Featured The Difference Between PSA 10 and PSA 9

Discussion in 'Sports Card Chat' started by CamaroDMD, Jun 3, 2014.

  1. CamaroDMD

    CamaroDMD Insert Cool Title Moderator

    When I first got out of card collecting (later 1990s) it seemed that professional card grading was just starting to get popular. I personally transitioned from card collecting to coin collecting and discovered a world that was very into the idea of grading and certifying coins.

    I knew that Collector's Universe (who is the parent company of coin grading giant PCGS) also had a card/sports memorabilia grading service (PSA) but was never really exposed to it until I returned to the card hobby a few years back.

    Now, coins are graded on a scale of 1-70. Many collectors believe that a coin graded "70" isn't really a true thing...that it is almost a sales gimmick made up by the grading companies to encourage competition within their registries. A lot of the evidence to this is in the fact that the difference between a 69 and a 70 is so infinitesimally minor...that the price difference (which is sometimes great) isn't worth it.

    So, when I discovered PSA graded cards (and their competitors)...I assumed the same thing.

    Based on what I have seen, this is essentially true. The difference between a "9" and a "10" is so small I really can't tell a 9 and 10 apart when placed side by side. So, I personally don't see why I should pay the (sometimes) huge price difference.

    Take this card for example, the 1989 Upper Deck Ken Griffey Jr. RC. This is a card that is currently high on my "want list." I had been planning on getting a PSA 10...but the based on eBay sales, the going rate for a 10 is $250-$300. I can get a PSA 9 for $35-$50. That is a significantly large price difference for virtually identical cards. It just seems crazy to me to pay PSA 10 money.

    Here is a pair of PSA graded UD Griffey RCs...one is a 9 and the other is a 10. I took these pics off eBay from different sellers so the scans aren't ideal. But, I certainly don't see a huge difference between the two. I think I'd be happy with the 9 out of this pair...wouldn't you?

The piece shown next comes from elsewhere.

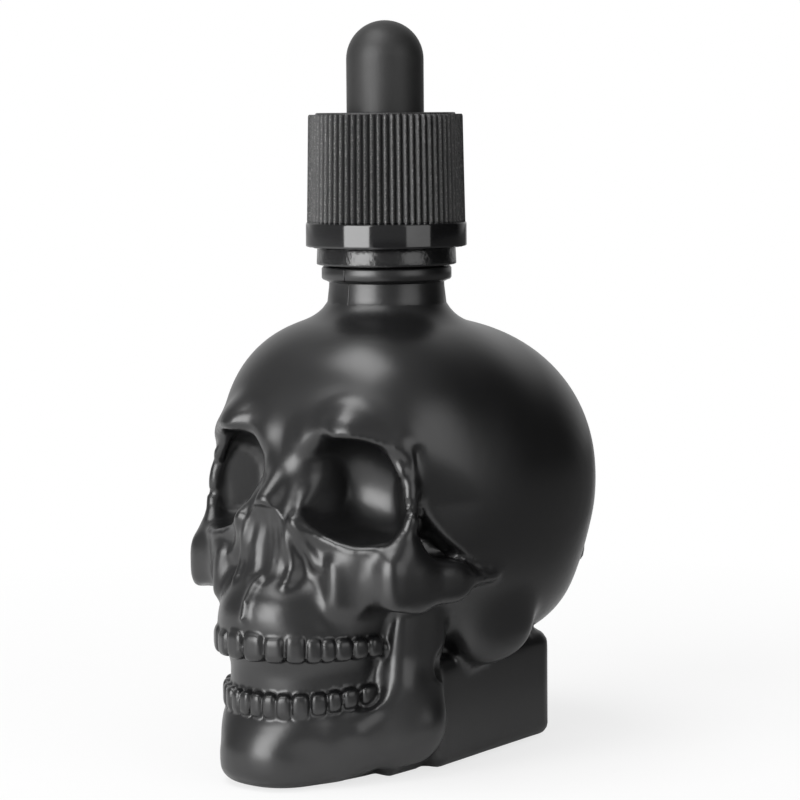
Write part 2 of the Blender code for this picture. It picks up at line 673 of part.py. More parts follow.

    Peter T Davis likes this.
  2. camaropat

    camaropat Active Member

    The Griffey rc isn't an ideal card to compare imo, the UD hologram on the back is a BIG part of the grading of these. It has a tendancy to flake and chip, in some cases just come off altogether. the 9 could theoretically be in the same condition pertaining to the card's surface, corners, edges, ect, but has a minor flaw on the hologram that drops it down. That being said Ill go for the 9 every day of the week when buying graded, LOL! :D
  3. CamaroDMD

    CamaroDMD Insert Cool Title Moderator

    That's true...the hologram on the back can be a pain. I guess I was just speaking a little more generally.
  4. CamaroDMD

    CamaroDMD Insert Cool Title Moderator

    Here is another example I just saw yesterday. This one concerns my all-time favorite card, the 1981 Topps Joe Montana RC. You can pick up a PSA 8 in the $100 range, a PSA 9 will run you around $500. But...here is a PSA 10 that just sold. It sold for $11,750. I know there aren't many that have graded 10...but I just don't see a 20x increase in value with the very miniscule increase (if any) in conditon.

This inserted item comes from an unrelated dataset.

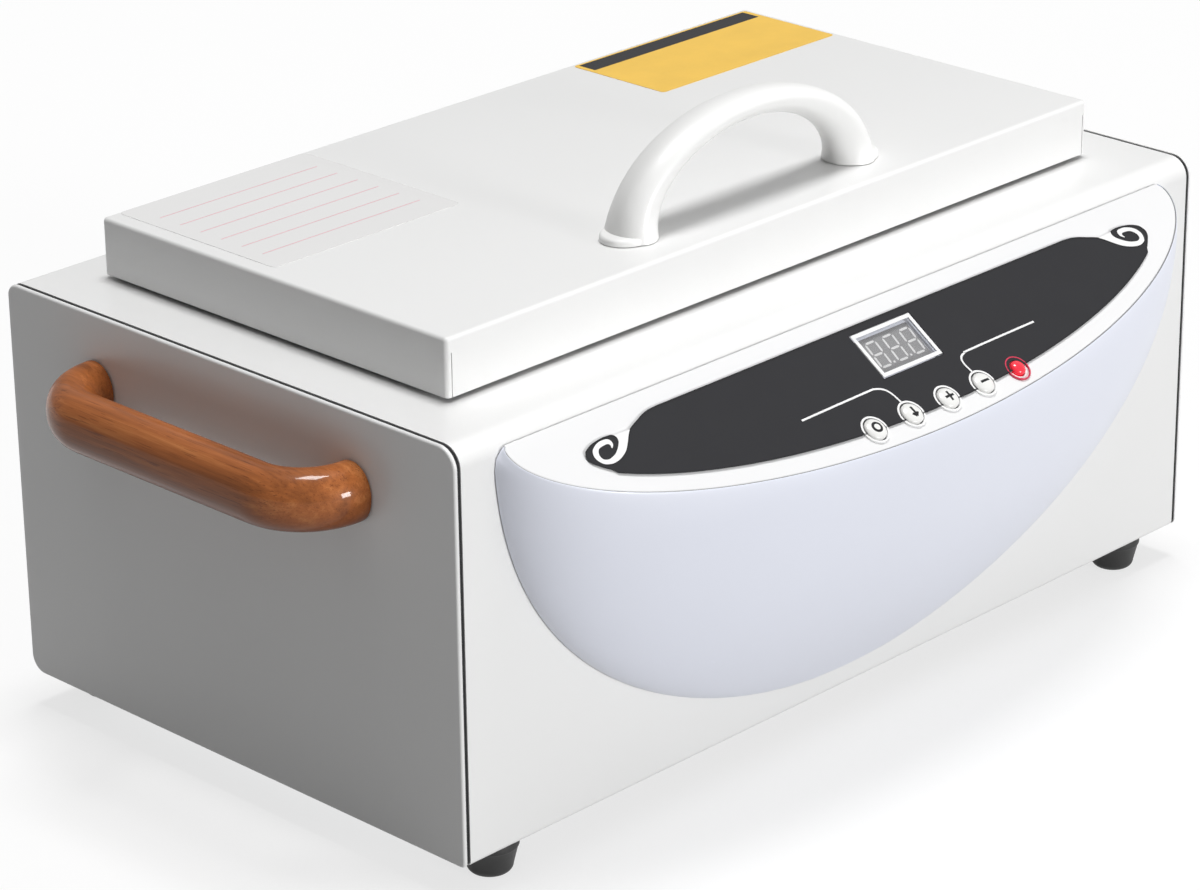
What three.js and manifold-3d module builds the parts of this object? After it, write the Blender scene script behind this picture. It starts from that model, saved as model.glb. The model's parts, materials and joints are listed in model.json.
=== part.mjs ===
// Dry heat sterilizer with a hinged lid: a folded steel cabinet, a moulded fascia with a sloped control
// panel, a heated chamber with a perforated tray, wooden carrying handles and rubber feet.
// Millimetres, +Z up. In the working frame X runs along the cabinet from its middle, Y runs back from
// the front wall and Z runs up from the surface that the feet stand on.

import * as THREE from 'three';
import { mergeVertices } from 'three/addons/utils/BufferGeometryUtils.js';
import Module from 'manifold-3d';

const wasm = await Module();
wasm.setup();

// Driving sizes of the cabinet
const cabinetLength = 360;
const cabinetDepth = 210;
const cabinetHeight = 140;
const footHeight = 12.5;
const cabinetSheet = 1.2;
const frontTopBend = 8;
const rearTopBend = 4.5;
const rearBottomBend = 6;
const frontBottomBend = 2;
const bottomFlangeWidth = 24;

// Clearances and shared values
const seatGap = 0.3;
const filmGap = 0.2;
const overrun = 3;
const arcSegments = 3;
const roundSides = 12;
const screwSides = 7;
const quarterTurn = Math.PI / 2;
const halfTurn = Math.PI;
const fullTurn = 2 * Math.PI;

// Driving sizes of the lid, as insets from the cabinet's outer faces
const lidEndInset = 24.7;
const lidFrontInset = 28;
const lidRearInset = 20.5;
const lidRise = 21;
const lidRunningGap = 1.5;
const lidSheet = 1;
const lidCornerRadius = 4.5;
const lidEdgeBend = 1.8;

// Driving sizes of the chamber
const chamberInset = 12.5;
const chamberDrop = 85;
const tankSheet = 0.8;
const tankCornerRadius = 14;
const tankFloorBend = 6;
const tankFlangeWidth = 7;
const tankOpeningClearance = 0.8;

// Places that follow from the driving sizes
const cabinetBottom = footHeight;
const cabinetTop = cabinetBottom + cabinetHeight;
const halfLength = cabinetLength / 2;
const lidLength = cabinetLength - 2 * lidEndInset;
const lidDepth = cabinetDepth - lidFrontInset - lidRearInset;
const lidCentre = lidFrontInset + lidDepth / 2;
const lidRear = cabinetDepth - lidRearInset;
const lidBottom = cabinetTop + lidRunningGap;
const lidTop = cabinetTop + lidRise;
const tankLength = lidLength - 2 * chamberInset;
const tankDepth = lidDepth - 2 * chamberInset;
const tankFront = lidCentre - tankDepth / 2;
const tankRear = lidCentre + tankDepth / 2;
const tankFloor = cabinetTop - chamberDrop;
const tankUnderside = tankFloor - tankSheet;

// Turns a closed geometry into a solid that can be joined and cut
function solid(item) {
  if (!(item instanceof THREE.BufferGeometry)) return item;
  const bare = item.clone();
  bare.deleteAttribute('normal');
  bare.deleteAttribute('uv');
  const merged = mergeVertices(bare);
  const corners = merged.index.array;
  const triangles = [];
  for (let i = 0; i < corners.length; i += 3) {
    const [a, b, c] = [corners[i], corners[i + 1], corners[i + 2]];
    if (a !== b && b !== c && c !== a) triangles.push(a, b, c);
  }
  return new wasm.Manifold(new wasm.Mesh({
    numProp: 3,
    vertProperties: Float32Array.from(merged.attributes.position.array),
    triVerts: Uint32Array.from(triangles),
  }));
}

function join(items) {
  return items.map(solid).reduce((whole, item) => whole.add(item));
}

function cut(base, tools) {
  return tools.map(solid).reduce((whole, tool) => whole.subtract(tool), solid(base));
}

function overlapOf(first, second) {
  return solid(first).intersect(solid(second));
}

// Makes the finished mesh of one piece
function piece(name, look, item) {
  const mesh = solid(item).getMesh();
  const geometry = new THREE.BufferGeometry();
  geometry.setAttribute('position', new THREE.BufferAttribute(Float32Array.from(mesh.vertProperties), 3));
  geometry.setIndex(new THREE.BufferAttribute(Uint32Array.from(mesh.triVerts), 1));
  geometry.computeVertexNormals();
  const finished = new THREE.Mesh(geometry, new THREE.MeshStandardMaterial(look));
  finished.name = name;
  return finished;
}

// Solids from spans: each span is a pair of low and high values
function block(x, y, z) {
  const geometry = new THREE.BoxGeometry(x[1] - x[0], y[1] - y[0], z[1] - z[0]);
  return geometry.translate((x[0] + x[1]) / 2, (y[0] + y[1]) / 2, (z[0] + z[1]) / 2);
}

function around(centre, width) {
  return [centre - width / 2, centre + width / 2];
}

function widened(span, by) {
  return [span[0] - by, span[1] + by];
}

function alongZ(shape, z, segments = arcSegments) {
  const options = { depth: z[1] - z[0], bevelEnabled: false, curveSegments: segments };
  return new THREE.ExtrudeGeometry(shape, options).translate(0, 0, z[0]);
}

// The shape's own axes are Y and Z
function alongX(shape, x, segments = arcSegments) {
  const turn = new THREE.Matrix4().makeBasis(
    new THREE.Vector3(0, 1, 0), new THREE.Vector3(0, 0, 1), new THREE.Vector3(1, 0, 0));
  return alongZ(shape, x, segments).applyMatrix4(turn);
}

// A round bar along Z, X or Y, given its radius and the two other coordinates of its axis
function barZ(radius, x, y, z, sides = roundSides) {
  const geometry = new THREE.CylinderGeometry(radius, radius, z[1] - z[0], sides);
  return geometry.rotateX(quarterTurn).translate(x, y, (z[0] + z[1]) / 2);
}

function barX(radius, x, y, z, sides = roundSides) {
  const geometry = new THREE.CylinderGeometry(radius, radius, x[1] - x[0], sides);
  return geometry.rotateZ(quarterTurn).translate((x[0] + x[1]) / 2, y, z);
}

function barY(radius, x, y, z, sides = roundSides) {
  const geometry = new THREE.CylinderGeometry(radius, radius, y[1] - y[0], sides);
  return geometry.translate(x, (y[0] + y[1]) / 2, z);
}

// A turned piece whose profile of [radius, height] pairs is revolved about Z
function turned(profile, sides = roundSides) {
  const points = profile.map(([radius, height]) => new THREE.Vector2(radius, height));
  return new THREE.LatheGeometry(points, sides).rotateX(quarterTurn);
}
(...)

    Some day I would like to pick up a nice PSA 9...but even the price jump from 8 to 9 seems like quite a stretch. I'm not sure if even that jump in condition is worth the 5x price difference. I very well may end up with a PSA 8.
  5. Leafsfan1967

    Leafsfan1967 Well-Known Member

    There are several things that make a difference in grade you can't typically notice by the average Joe. Sure edges, surfaces, corners, and centering are a major part of the grade, but other stuff can affect it as well, and for that, you need to put it under a microscope. Register is something an average guy wouldn't know about. You all know that they use 4 different plates in printing a card (black, yellow, magenta, and cyan), but having all 4 plates alligned up from top to bottom, and side to side is important. If one, or more are slightly out of line, or register, the picture can appear a bit blurry, and text can have a certain colour sticking out to one side. Nothing can proove this point better than looking at old OPC, or Topps hockey cards from the 70's, and 80's. Look at some of those, and you'll see what I mean.

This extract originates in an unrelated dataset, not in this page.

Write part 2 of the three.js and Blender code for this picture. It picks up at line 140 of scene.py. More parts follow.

    Colour has a small part in it, as well. If you look at both Griffey's you have posted there, and one has slightly darker skin than the other. I am a journeyman printer, and can tell you there is slightly more blue ink, and red ink on the right copy. Also getting back to register, if you look at the rookie logo on the front, bottom, right side, the one on the right appears to be more crisper, and clearer than the left one, which appears a tad blurry to me.

    Nothing wrong with getting PSA 9 for your collection. Still considered a mint card. I don't want to get into my thoughts on grading, and that I think it's a huge scam, but.............ooops, I guess i just did?
  6. CamaroDMD

    CamaroDMD Insert Cool Title Moderator

    The funny thing is...I think the card on the left is the 10. But then again, they were both scanned by different people so it could also be the quality of the scanner and not the card.